How do you solve the problem with these boundary conditions. The equation $u_{xx}-(4-\lambda)u=0$ is clearly in Sturm-Liouville form, and the characteristic equation is $z^2-(4+\lambda)=0$ which has roots $\pm \sqrt{4+\lambda}$.
If $\sqrt{4+\lambda} > 0$, then the general solution is $u = A\exp{(\sqrt{4+\lambda}x)}+B\exp{(-\sqrt{4+\lambda}x)}$. I thought that normally, this can be shown to only have the trivial solution $A=B=0$ from the boundary conditions, but in this case, they imply
$$\sqrt{4+x}(A-B) = A\exp{(\sqrt{4+\lambda}\pi)}+B\exp{(-\sqrt{4+\lambda}\pi)}$$
Already, this looks like $B$ can be written in the form $B=f(\lambda)A$ by solving the equation, which implies an infinite number of solutions for A and B. How can you show that the only solution to this is $A=B=0$? And for these type of problems, I saw that only the case $\sqrt{4+\lambda} < 0$ generates non-trivial solutions, and the eigenfunctions are usually trig functions. But in that case, how do you solve for the boundary conditions for something like
$$\sqrt{4+\lambda}B=A\sin(\sqrt{4+\lambda}\pi)+B\cos(\sqrt{4+\lambda}\pi)$$?
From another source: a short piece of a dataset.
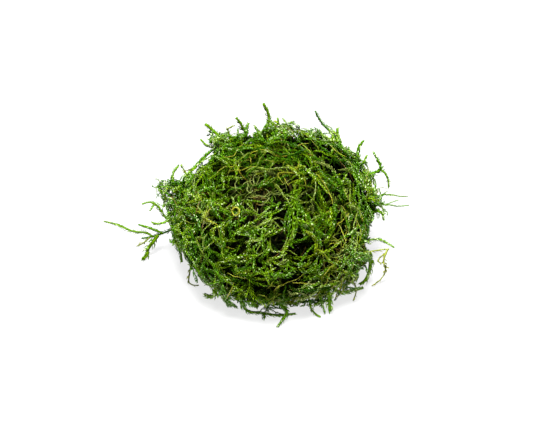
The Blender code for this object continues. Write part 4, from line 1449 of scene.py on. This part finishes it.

Would an extra equality condition like $u_x(0)=u(\pi)=0$ be needed?
Any help is appreciated. Thanks!
Best Answer
The ambiguity in your problem comes from the fact that scalar multiples of solutions are also solutions. You can eliminate this by adding a second non-homogeneous normalization condition. For example, $$ u_x(0)-u(\pi)=0 \\ u(0) = 1. $$ The solution of $u_{xx}=(4+\lambda)u$ subject to $u(0)=1$ is $$ \cosh(\sqrt{4+\lambda}x). $$ Then the condition $u_{x}(0)-u(\pi)=0$ gives $$ \cosh(\sqrt{4+\lambda}\pi)=0 \\ \implies \sqrt{4+\lambda}\pi=i(n+1/2)\pi \\ \implies (4+\lambda)\pi^2=-(n+1/2)^2\pi^2 \\ \implies \lambda=-4-(n+1/2)^2 $$ The eigenfunctions are $$ \cosh(i(n+1/2)x)=\cos((n+1/2)x),\;\; n=0,1,2,3,\cdots. $$ The orthogonality conditions are not difficult to verify.